Built on the NAIFA Code of Ethics, the NAIC Life Insurance and Annuities Suitability Model Regulation, and Funeral Consumers Alliance cost data, this session teaches agents to discover the need before naming a price, never recommend a premium above 5% of monthly income, and walk away when the policy does not fit.


Section 1 — Why Final Expense Selling Goes Wrong (5 min)

Open with the uncomfortable truth: final expense is the most complaint-prone life product in the regulated market, and the reason is almost never the policy — it is the *motion*. Agents arrive, talk, and pressure a frightened senior into a premium they cannot sustain. The policy lapses in 9 months, the senior loses every dollar, and the carrier eats a chargeback.

Set the frame on the whiteboard:

Read the NAIFA Code of Ethics standard aloud: *"I will conduct my business in such a way that my example might be followed by others."* And the NAIC suitability principle: a recommendation must be suitable based on the consumer's needs, financial situation, and ability to pay. This is not a slogan.

It is the standard a regulator will hold you to.


Section 2 — The Burial-Cost and Budget Discovery (15 min)

You cannot recommend a face amount until you know two numbers: what the funeral actually costs and what the senior can actually pay every month for the rest of their life. Walk the room through the verbatim template — have agents fill it out for a real prospect right now.

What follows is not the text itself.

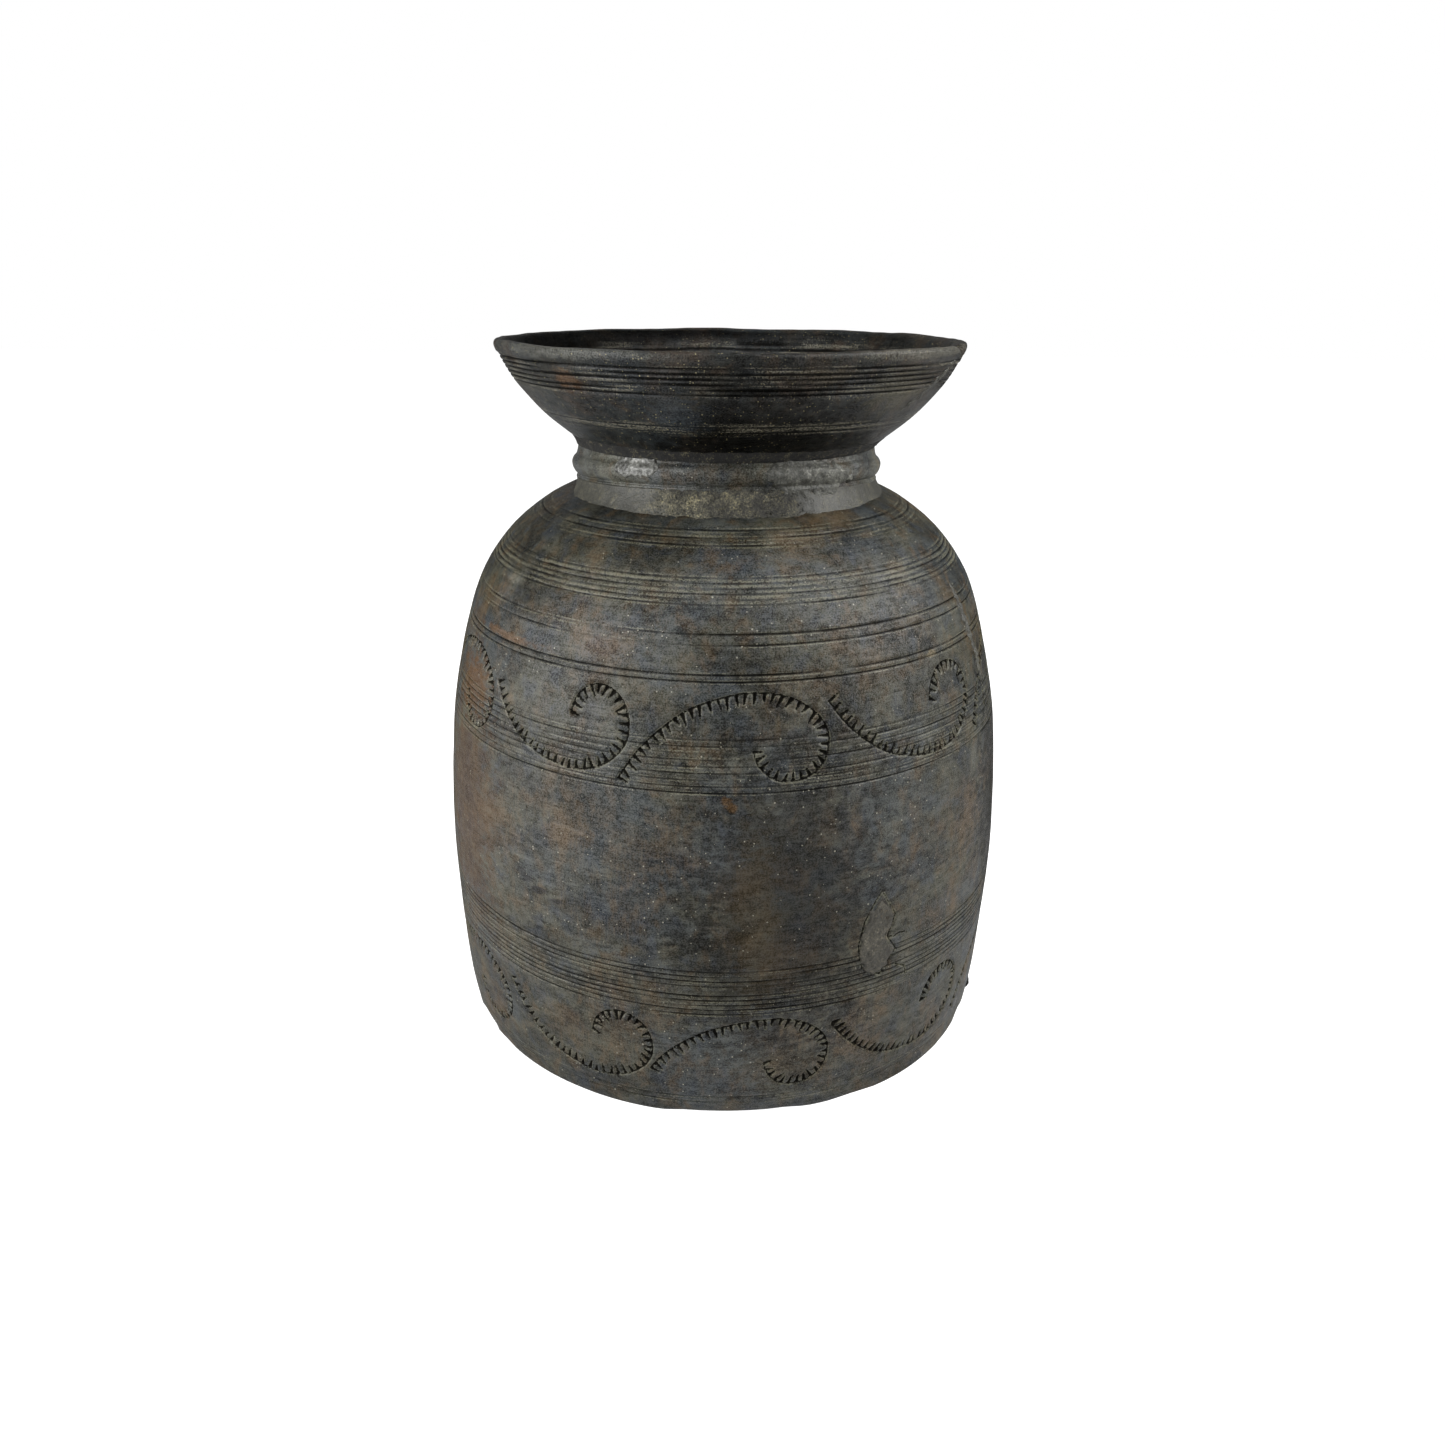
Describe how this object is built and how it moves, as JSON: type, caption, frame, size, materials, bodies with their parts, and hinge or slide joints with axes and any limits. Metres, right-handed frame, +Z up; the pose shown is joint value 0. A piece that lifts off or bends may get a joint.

Verbatim Burial-Need Discovery (agent fills out at the kitchen table):

  1. Who is this for: [Name, age, health class — preferred / standard / graded / guaranteed issue]
  2. The real cost: [Funeral home estimate or NFDA median — burial vs cremation — plus any debts to clear]
  3. What is already covered: [Existing policy face amount, prepaid funeral plan, savings set aside]
  4. The gap: [Real cost minus what is already covered — THIS is the face amount, not the biggest number I can sell]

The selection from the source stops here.